◆ **Written exercise**
Reproduce, exactly and in full, only the lines below from the one containing "section = [...outerSection(), ...innerSection().reverse()];" through the one containing "# the picture: a".
'''
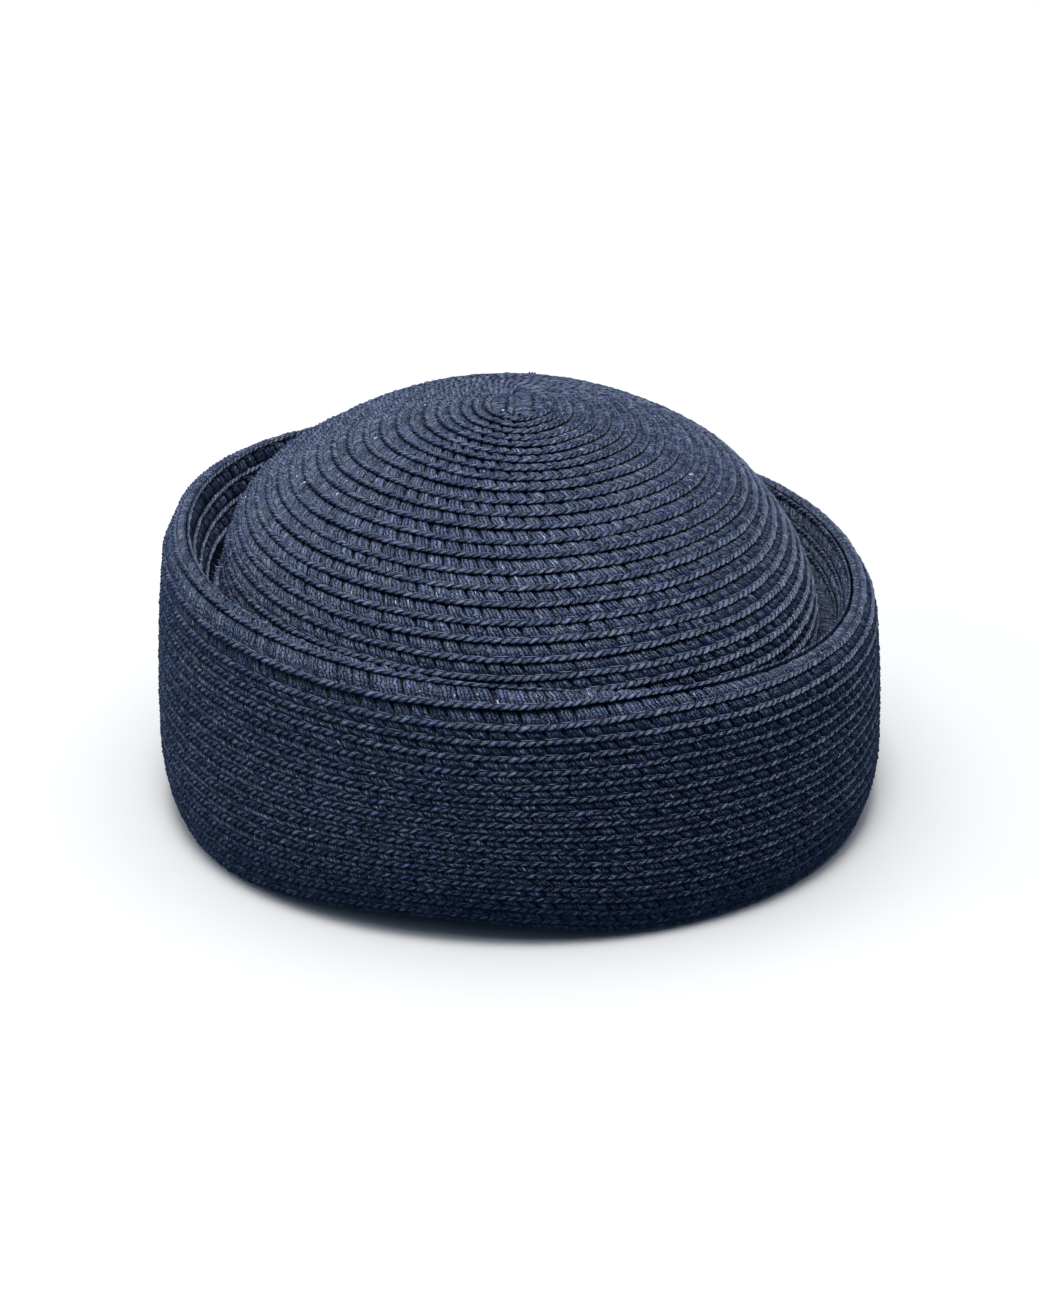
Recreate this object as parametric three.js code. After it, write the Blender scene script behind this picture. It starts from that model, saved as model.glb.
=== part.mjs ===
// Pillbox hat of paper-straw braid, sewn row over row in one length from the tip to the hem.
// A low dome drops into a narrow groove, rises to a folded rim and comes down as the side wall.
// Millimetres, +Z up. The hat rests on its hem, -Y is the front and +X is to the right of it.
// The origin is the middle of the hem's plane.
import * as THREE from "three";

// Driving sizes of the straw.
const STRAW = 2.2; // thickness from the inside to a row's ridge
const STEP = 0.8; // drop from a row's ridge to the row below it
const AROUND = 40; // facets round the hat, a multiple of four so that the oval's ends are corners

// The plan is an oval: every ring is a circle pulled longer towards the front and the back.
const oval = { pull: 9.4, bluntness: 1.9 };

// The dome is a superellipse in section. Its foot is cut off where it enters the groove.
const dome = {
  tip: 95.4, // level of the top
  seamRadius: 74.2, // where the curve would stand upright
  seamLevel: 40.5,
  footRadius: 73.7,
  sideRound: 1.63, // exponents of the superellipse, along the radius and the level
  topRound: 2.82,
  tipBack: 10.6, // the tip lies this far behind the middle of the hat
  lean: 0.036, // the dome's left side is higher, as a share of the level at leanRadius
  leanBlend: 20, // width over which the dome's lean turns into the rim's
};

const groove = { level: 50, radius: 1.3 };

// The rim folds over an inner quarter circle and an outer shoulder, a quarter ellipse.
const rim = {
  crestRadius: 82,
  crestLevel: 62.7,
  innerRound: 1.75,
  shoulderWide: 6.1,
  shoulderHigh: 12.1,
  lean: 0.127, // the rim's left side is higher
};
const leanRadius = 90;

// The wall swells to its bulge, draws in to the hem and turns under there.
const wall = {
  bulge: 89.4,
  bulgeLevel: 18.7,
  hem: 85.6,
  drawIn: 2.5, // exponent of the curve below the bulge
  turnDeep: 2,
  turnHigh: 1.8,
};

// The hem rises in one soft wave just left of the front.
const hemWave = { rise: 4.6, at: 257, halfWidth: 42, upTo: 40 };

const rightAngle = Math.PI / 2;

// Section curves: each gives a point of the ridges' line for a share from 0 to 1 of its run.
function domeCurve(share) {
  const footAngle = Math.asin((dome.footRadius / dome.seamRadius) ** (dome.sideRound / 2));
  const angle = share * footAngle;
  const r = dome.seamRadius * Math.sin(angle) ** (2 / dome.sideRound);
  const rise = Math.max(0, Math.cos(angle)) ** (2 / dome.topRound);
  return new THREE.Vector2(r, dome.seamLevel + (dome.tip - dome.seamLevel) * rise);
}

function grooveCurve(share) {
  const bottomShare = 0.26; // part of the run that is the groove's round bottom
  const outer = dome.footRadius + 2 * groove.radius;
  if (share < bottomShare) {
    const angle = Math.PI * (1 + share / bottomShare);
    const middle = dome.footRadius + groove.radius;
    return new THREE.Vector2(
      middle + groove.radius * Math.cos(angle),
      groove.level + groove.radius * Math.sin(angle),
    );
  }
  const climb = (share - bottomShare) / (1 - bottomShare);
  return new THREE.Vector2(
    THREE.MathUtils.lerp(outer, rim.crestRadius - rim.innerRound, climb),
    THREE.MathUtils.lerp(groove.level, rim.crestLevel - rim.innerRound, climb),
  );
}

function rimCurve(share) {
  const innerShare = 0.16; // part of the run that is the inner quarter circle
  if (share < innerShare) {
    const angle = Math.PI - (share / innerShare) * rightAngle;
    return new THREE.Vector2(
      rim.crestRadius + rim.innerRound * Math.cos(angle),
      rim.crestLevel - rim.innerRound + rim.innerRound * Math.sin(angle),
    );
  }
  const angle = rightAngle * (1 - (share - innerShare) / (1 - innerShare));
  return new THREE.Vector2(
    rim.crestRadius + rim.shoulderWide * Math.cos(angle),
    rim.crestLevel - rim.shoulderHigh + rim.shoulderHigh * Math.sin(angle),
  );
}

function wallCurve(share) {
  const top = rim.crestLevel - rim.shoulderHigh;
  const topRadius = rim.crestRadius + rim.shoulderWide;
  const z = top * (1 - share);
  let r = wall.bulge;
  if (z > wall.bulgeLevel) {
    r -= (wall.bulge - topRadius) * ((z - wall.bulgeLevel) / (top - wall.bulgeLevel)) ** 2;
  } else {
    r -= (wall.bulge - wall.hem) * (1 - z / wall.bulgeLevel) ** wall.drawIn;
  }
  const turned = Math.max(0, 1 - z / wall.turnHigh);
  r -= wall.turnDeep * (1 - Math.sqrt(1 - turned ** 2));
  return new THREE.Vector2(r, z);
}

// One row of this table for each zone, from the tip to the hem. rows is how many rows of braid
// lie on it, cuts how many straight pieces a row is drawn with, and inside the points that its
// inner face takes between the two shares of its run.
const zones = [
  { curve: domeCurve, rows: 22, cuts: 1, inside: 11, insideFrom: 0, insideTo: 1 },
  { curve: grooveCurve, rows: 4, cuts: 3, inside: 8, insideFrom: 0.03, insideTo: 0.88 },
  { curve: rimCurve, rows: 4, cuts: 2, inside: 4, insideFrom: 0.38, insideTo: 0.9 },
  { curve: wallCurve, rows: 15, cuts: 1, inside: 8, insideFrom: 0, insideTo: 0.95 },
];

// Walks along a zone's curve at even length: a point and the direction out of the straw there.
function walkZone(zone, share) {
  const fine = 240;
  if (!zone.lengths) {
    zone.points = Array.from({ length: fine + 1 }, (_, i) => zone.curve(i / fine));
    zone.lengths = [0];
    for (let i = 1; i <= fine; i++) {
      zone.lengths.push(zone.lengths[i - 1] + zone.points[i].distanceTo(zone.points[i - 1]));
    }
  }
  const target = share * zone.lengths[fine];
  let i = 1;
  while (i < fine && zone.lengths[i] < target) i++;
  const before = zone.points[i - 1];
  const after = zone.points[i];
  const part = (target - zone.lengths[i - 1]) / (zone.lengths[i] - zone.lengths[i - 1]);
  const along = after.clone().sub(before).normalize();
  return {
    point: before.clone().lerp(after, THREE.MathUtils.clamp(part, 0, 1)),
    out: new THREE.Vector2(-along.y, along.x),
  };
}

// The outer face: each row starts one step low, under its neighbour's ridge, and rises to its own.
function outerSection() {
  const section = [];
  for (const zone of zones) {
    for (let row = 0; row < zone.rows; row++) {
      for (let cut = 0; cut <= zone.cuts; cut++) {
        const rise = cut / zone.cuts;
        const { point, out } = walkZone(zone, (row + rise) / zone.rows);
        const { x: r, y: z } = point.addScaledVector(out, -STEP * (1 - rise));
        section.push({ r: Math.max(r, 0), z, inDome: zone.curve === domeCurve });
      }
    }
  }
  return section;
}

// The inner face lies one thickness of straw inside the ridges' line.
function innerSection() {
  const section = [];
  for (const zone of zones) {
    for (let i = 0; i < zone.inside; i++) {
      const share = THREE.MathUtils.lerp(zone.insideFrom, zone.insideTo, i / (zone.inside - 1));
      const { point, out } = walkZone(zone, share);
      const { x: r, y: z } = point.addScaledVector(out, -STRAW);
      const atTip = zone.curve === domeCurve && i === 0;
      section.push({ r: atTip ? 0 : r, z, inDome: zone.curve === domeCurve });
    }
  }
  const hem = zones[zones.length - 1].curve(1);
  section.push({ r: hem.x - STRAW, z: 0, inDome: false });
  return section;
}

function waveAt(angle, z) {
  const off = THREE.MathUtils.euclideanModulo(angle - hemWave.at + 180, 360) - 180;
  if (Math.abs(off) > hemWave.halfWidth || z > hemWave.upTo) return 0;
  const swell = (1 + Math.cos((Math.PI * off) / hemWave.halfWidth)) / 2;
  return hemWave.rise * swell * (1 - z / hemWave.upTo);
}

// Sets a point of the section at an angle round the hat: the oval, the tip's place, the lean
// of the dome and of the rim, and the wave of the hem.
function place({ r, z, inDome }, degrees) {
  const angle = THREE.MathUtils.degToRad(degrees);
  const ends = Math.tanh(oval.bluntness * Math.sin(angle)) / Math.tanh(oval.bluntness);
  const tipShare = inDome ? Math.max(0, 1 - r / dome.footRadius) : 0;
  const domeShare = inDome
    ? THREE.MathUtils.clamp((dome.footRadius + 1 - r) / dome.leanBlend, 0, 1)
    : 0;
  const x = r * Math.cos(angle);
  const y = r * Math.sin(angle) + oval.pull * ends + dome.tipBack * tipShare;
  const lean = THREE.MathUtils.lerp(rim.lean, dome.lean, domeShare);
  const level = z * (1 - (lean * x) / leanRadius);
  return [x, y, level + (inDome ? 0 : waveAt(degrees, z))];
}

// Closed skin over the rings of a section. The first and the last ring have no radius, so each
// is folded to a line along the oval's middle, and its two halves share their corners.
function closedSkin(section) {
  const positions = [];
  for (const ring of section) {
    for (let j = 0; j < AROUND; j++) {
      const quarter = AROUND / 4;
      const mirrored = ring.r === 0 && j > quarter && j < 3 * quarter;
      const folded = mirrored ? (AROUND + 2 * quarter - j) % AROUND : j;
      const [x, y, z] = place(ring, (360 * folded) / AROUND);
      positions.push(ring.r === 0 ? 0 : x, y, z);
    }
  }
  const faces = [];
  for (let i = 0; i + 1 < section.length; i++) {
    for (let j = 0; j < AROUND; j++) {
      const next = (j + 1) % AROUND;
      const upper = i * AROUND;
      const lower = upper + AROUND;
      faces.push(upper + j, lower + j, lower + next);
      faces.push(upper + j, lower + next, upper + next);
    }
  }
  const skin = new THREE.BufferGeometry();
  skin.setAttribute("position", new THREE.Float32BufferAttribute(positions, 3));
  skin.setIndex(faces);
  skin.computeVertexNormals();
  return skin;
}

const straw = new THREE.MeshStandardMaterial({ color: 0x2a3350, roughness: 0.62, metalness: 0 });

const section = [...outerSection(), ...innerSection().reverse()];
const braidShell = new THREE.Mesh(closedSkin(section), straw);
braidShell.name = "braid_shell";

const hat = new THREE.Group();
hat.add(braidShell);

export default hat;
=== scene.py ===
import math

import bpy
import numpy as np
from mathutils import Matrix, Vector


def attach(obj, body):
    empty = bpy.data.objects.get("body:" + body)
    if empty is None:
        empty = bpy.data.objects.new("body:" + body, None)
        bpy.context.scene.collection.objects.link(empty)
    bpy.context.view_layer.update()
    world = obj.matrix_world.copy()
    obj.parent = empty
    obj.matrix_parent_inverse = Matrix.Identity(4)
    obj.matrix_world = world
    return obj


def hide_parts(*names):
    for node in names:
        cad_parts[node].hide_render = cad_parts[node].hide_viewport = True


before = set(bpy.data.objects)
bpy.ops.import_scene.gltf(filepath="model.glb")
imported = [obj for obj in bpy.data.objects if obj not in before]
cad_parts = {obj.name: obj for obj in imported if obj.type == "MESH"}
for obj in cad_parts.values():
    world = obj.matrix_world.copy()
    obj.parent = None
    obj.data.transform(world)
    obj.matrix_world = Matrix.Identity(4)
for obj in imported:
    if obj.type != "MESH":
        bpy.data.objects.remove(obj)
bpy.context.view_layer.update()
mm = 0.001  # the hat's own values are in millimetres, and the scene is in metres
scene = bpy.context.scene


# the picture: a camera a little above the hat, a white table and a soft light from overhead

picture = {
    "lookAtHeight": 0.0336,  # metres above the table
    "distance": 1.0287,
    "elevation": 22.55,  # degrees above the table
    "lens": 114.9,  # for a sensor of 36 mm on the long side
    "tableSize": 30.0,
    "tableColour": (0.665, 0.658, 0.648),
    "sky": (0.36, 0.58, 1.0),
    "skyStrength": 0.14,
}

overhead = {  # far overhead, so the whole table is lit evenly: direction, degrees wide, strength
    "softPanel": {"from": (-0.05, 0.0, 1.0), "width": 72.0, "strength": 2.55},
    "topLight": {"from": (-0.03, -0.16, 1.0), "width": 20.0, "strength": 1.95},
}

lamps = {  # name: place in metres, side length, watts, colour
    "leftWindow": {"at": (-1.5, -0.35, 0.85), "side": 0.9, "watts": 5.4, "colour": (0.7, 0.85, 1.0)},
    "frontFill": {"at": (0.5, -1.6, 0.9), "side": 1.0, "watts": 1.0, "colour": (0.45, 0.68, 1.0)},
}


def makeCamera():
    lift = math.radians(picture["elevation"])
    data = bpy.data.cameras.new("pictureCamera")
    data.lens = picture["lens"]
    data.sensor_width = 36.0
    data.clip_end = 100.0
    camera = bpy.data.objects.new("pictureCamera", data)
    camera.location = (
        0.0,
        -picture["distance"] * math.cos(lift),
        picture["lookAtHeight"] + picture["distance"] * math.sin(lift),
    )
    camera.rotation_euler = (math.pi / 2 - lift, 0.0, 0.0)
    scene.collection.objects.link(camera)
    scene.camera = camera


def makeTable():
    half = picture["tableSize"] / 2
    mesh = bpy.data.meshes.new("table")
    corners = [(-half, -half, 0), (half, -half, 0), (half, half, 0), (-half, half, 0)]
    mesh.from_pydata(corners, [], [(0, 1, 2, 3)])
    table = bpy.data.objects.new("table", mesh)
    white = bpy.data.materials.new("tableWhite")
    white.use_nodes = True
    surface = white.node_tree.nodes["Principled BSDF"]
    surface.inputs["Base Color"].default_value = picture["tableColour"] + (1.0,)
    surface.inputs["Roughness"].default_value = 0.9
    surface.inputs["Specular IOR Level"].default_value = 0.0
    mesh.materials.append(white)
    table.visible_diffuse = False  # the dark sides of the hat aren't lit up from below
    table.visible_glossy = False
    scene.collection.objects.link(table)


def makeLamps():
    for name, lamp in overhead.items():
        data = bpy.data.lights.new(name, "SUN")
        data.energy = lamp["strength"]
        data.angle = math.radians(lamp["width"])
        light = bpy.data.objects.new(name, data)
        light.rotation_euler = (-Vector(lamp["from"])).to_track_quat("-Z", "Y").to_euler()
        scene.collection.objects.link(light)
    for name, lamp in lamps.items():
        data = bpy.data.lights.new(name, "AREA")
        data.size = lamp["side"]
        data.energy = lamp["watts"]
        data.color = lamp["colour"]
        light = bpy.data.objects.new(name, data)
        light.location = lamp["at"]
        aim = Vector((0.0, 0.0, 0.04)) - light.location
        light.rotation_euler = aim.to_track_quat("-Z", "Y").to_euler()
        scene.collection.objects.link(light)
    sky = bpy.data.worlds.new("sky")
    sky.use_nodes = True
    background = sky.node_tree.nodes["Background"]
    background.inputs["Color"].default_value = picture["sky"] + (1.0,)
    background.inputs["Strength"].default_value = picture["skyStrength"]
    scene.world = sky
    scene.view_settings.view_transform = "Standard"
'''
◆ **Correct response**
const section = [...outerSection(), ...innerSection().reverse()];
const braidShell = new THREE.Mesh(closedSkin(section), straw);
braidShell.name = "braid_shell";

const hat = new THREE.Group();
hat.add(braidShell);

export default hat;
=== scene.py ===
import math

import bpy
import numpy as np
from mathutils import Matrix, Vector


def attach(obj, body):
    empty = bpy.data.objects.get("body:" + body)
    if empty is None:
        empty = bpy.data.objects.new("body:" + body, None)
        bpy.context.scene.collection.objects.link(empty)
    bpy.context.view_layer.update()
    world = obj.matrix_world.copy()
    obj.parent = empty
    obj.matrix_parent_inverse = Matrix.Identity(4)
    obj.matrix_world = world
    return obj


def hide_parts(*names):
    for node in names:
        cad_parts[node].hide_render = cad_parts[node].hide_viewport = True


before = set(bpy.data.objects)
bpy.ops.import_scene.gltf(filepath="model.glb")
imported = [obj for obj in bpy.data.objects if obj not in before]
cad_parts = {obj.name: obj for obj in imported if obj.type == "MESH"}
for obj in cad_parts.values():
    world = obj.matrix_world.copy()
    obj.parent = None
    obj.data.transform(world)
    obj.matrix_world = Matrix.Identity(4)
for obj in imported:
    if obj.type != "MESH":
        bpy.data.objects.remove(obj)
bpy.context.view_layer.update()
mm = 0.001  # the hat's own values are in millimetres, and the scene is in metres
scene = bpy.context.scene


# the picture: a camera a little above the hat, a white table and a soft light from overhead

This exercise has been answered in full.